# Material supplied
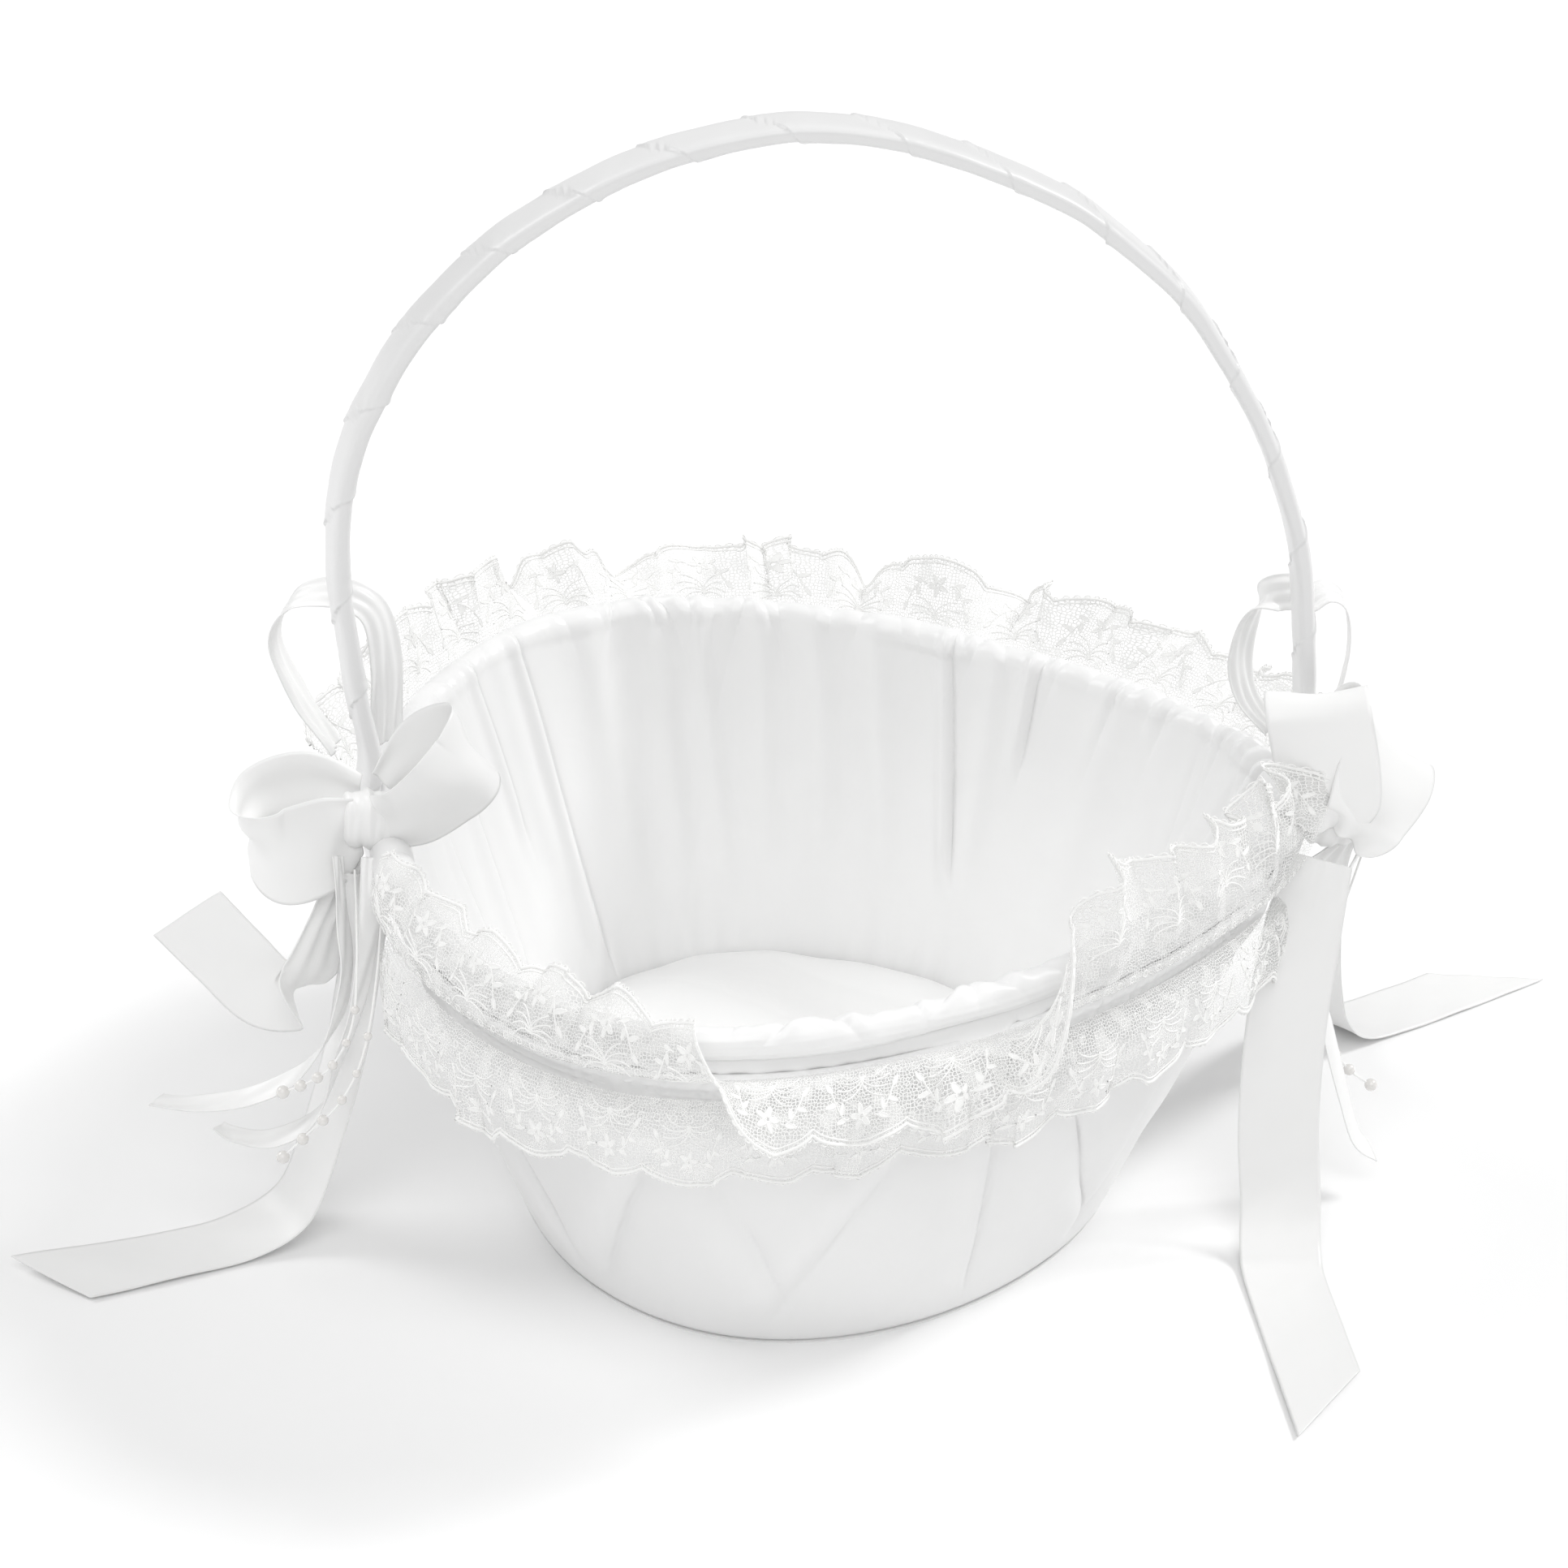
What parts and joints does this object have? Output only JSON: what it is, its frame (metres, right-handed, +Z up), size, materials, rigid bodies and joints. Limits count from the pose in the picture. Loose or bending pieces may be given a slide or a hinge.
{
  "type": "flower girl basket",
  "caption": "Satin-lined carrying basket with a fixed ribbon-wrapped bail handle, lace ruffles round its rim, and bows with tails and pearls at the handle feet; holds petals.",
  "frame": {"origin": "centre of the base, on the floor", "axes": "+Z up; the handle's feet lie on X and +X runs towards the narrow end; -Y is the front"},
  "size_m": [0.4016, 0.2662, 0.2696],
  "materials": {
    "satin_cover": "satin",
    "satin_lining": "satin",
    "satin_wrap": "satin ribbon",
    "satin_ribbon": "satin ribbon",
    "lace": "net lace",
    "thread": "twisted",
    "pearl": "pearlescent",
    "stiff_wall": "matt",
    "cane": "matt",
    "wire": "plain"
  },
  "bodies": {
    "root": {"base_cover_panel": "satin_cover", "base_board": "stiff_wall", "basket_core": "stiff_wall", "outer_cover": "satin_cover", "inner_liner": "satin_lining", "floor_pad": "satin_lining", "rim_hoop": "cane", "rim_roll": "satin_lining", "gathering_band": "satin_lining", "lace_ruffle_upper": "lace", "lace_ruffle_lower": "lace", "handle_core": "cane", "handle_ribbon_wrap": "satin_wrap", "handle_staples": "wire", "left_bow_outer_loop": "satin_ribbon", "left_bow_inner_loop": "satin_ribbon", "left_bow_knot": "satin_ribbon", "left_bow_tie": "wire", "left_bow_back_loops": "satin_ribbon", "left_tail_long": "satin_ribbon", "left_tail_short": "satin_ribbon", "left_streamer_a": "satin_ribbon", "left_streamer_b": "satin_ribbon", "left_pearl_thread_a": "thread", "left_pearls_a": "pearl", "left_pearl_thread_b": "thread", "left_pearls_b": "pearl", "right_bow_front_loop": "satin_ribbon", "right_bow_outer_loop": "satin_ribbon", "right_bow_knot": "satin_ribbon", "right_bow_tie": "wire", "right_bow_back_loops": "satin_ribbon", "right_tail_front": "satin_ribbon", "right_tail_back": "satin_ribbon", "right_streamer": "satin_ribbon", "right_pearl_thread": "thread", "right_pearls": "pearl"}
  },
  "joints": []
}
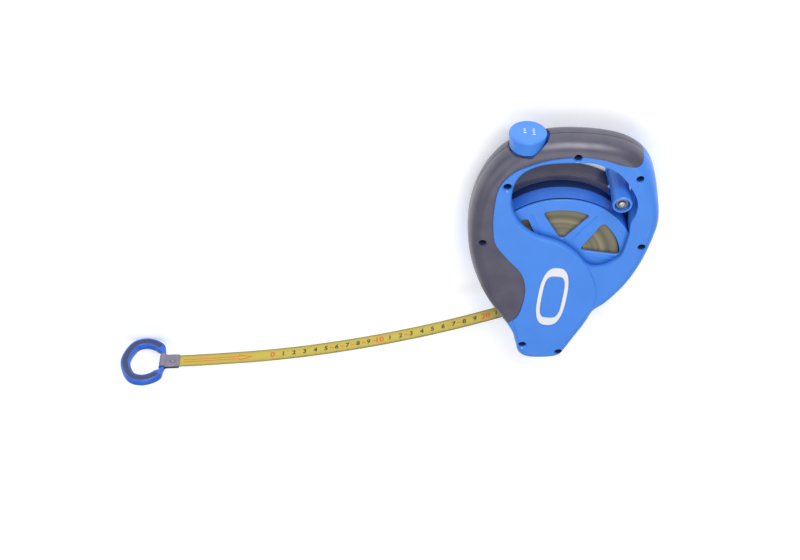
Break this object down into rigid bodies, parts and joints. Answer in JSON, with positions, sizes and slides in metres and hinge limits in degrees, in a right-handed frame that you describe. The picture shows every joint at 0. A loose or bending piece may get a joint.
{
  "type": "surveyor tape reel",
  "caption": "Open-window surveyor tape reel with top handle, lock button, folding rear crank, spoked drum, a length of drawn-out yellow blade and a D-shaped end ring.",
  "frame": {"origin": "centre of the footprint of the reel body, on the plane its rear drum rim lies on (the drawn-out blade, its clip and ring are left out)", "axes": "+Z out of the front cover, +Y towards the handle and lock button, +X to the right seen from the front; the blade leaves towards -X"},
  "size_m": [0.4719, 0.2716, 0.0554],
  "materials": {
    "blue_abs": "satin moulded ABS",
    "grey_rubber": "soft matt overmould",
    "bright_steel": "plated",
    "clip_steel": "dark plated",
    "yellow_tape": "lacquered yellow steel",
    "white_print": "smooth",
    "bearing_bronze": "sintered",
    "black_felt": "felt"
  },
  "bodies": {
    "casing": {"front_shell": "blue_abs", "rear_shell": "blue_abs", "front_grip": "grey_rubber", "rear_grip": "grey_rubber", "shell_screw_1": "bright_steel", "shell_screw_2": "bright_steel", "shell_screw_3": "bright_steel", "shell_screw_4": "bright_steel", "shell_screw_5": "bright_steel", "shell_screw_6": "bright_steel", "shell_screw_7": "bright_steel", "badge_plate": "white_print", "badge_inset": "blue_abs", "front_bush": "bearing_bronze", "rear_bush": "bearing_bronze", "reel_guard": "blue_abs", "crank_boss": "blue_abs", "boss_screw": "bright_steel", "crank_hinge_pin": "bright_steel", "lock_spring": "bright_steel", "brake_pivot_pin": "bright_steel", "mouth_liner": "clip_steel", "wiper_upper": "black_felt", "wiper_lower": "black_felt", "tape_run_inside": "yellow_tape", "tape_blade": "yellow_tape", "end_clip": "clip_steel", "clip_rivet": "clip_steel"},
    "reel": {"reel_front_flange": "blue_abs", "reel_rear_flange": "blue_abs", "wound_tape": "yellow_tape", "reel_axle": "bright_steel", "axle_clip": "bright_steel"},
    "crank": {"crank_arm": "blue_abs", "grip_pin": "bright_steel", "grip_washer": "bright_steel", "grip_screw": "bright_steel"},
    "crank_handle": {"crank_grip": "blue_abs"},
    "button": {"lock_button": "blue_abs", "button_stem": "bright_steel"},
    "brake": {"brake_lever": "bright_steel", "brake_pad": "black_felt"},
    "ring": {"end_ring": "blue_abs"}
  },
  "joints": [
    {"name": "reel_spin", "type": "hinge", "parent": "casing", "child": "reel", "pos_m": [-0.00175, -0.0048, 0.028], "axis": [0, 0, 1], "continuous": true},
    {"name": "crank_fold", "type": "hinge", "parent": "casing", "child": "crank", "pos_m": [0.00513, 0.00503, 0.0024], "axis": [-0.8195, 0.5731, 0], "range_deg": [0, 180]},
    {"name": "crank_grip_spin", "type": "hinge", "parent": "crank", "child": "crank_handle", "pos_m": [0.04547, 0.06273, 0.028], "axis": [0, 0, 1], "continuous": true},
    {"name": "button_press", "type": "slide", "parent": "casing", "child": "button", "axis": [0, -1, 0], "range_m": [0, 0.002], "stiffness_N_per_m": 800, "springref_m": -0.002},
    {"name": "brake_swing", "type": "hinge", "parent": "casing", "child": "brake", "pos_m": [-0.05925, 0.0672, 0.0327], "axis": [0, 0, -1], "range_deg": [0, 7.2]},
    {"name": "ring_swing", "type": "hinge", "parent": "casing", "child": "ring", "pos_m": [-0.35425, -0.144, 0.028], "axis": [0, 0, 1], "range_deg": [-100, 100]}
  ],
  "couplings": [
    {"joint": "brake_swing", "follows": "button_press", "rad_per_m": 62.5}
  ]
}
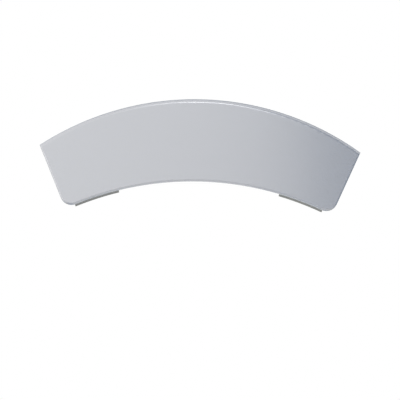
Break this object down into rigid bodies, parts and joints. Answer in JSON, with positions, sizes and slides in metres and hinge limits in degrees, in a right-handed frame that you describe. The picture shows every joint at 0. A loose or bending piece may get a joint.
{
  "type": "washing machine door handle",
  "caption": "Crescent-shaped washing machine door handle: a painted cover on a sprung lever that turns on a bracket and swings a latch hook.",
  "frame": {"origin": "centre of the bracket's four screw holes, on its mounting face", "axes": "+X along the handle's chord, +Y into the door, away from the front face, +Z towards the convex outer edge"},
  "size_m": [0.22, 0.053, 0.0748],
  "materials": {
    "silver_paint": "silver-grey paint, satin gloss, on moulded plastic",
    "grey_plastic": "unpainted grey moulding, fine matte grain",
    "zinc_plate": "zinc-plated steel",
    "dark_nylon": "glass-filled nylon, matte",
    "bright_steel": "ground steel",
    "dark_steel": "phosphated spring steel",
    "spring_wire": "drawn spring wire",
    "plated_steel": "nickel-plated steel, satin",
    "black_rubber": "moulded rubber"
  },
  "bodies": {
    "bracket": {"bearing_bracket": "dark_nylon", "pivot_pin": "bright_steel", "pivot_clips": "dark_steel", "return_spring_left": "spring_wire", "return_spring_right": "spring_wire", "hook_spring": "spring_wire"},
    "lever": {"front_cover": "silver_paint", "lever_body": "grey_plastic", "cover_screws": "zinc_plate", "buffer_left": "black_rubber", "buffer_right": "black_rubber"},
    "hook": {"latch_hook": "plated_steel"}
  },
  "joints": [
    {"name": "lever_pull", "type": "hinge", "parent": "bracket", "child": "lever", "pos_m": [0, -0.009, 0.012], "axis": [-1, 0, 0], "range_deg": [0, 18], "stiffness_Nm_per_rad": 0.8, "springref_deg": -20.05, "deforming": ["return_spring_left", "return_spring_right", "hook_spring"]},
    {"name": "hook_swing", "type": "hinge", "parent": "lever", "child": "hook", "pos_m": [0, -0.009, 0.012], "axis": [-1, 0, 0], "range_deg": [0, 14], "stiffness_Nm_per_rad": 0.2, "springref_deg": -22.92}
  ]
}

# Exercise goal
Copy out the lines that hold "with".

# Exercise answer
  "caption": "Satin-lined carrying basket with a fixed ribbon-wrapped bail handle, lace ruffles round its rim, and bows with tails and pearls at the handle feet; holds petals.",
Break this object down into rigid bodies, parts and joints. Answer in JSON, with positions, sizes and slides in metres and hinge limits in degrees, in a right-handed frame that you describe. The picture shows every joint at 0. A loose or bending piece may get a joint.
  "caption": "Open-window surveyor tape reel with top handle, lock button, folding rear crank, spoked drum, a length of drawn-out yellow blade and a D-shaped end ring.",
Break this object down into rigid bodies, parts and joints. Answer in JSON, with positions, sizes and slides in metres and hinge limits in degrees, in a right-handed frame that you describe. The picture shows every joint at 0. A loose or bending piece may get a joint.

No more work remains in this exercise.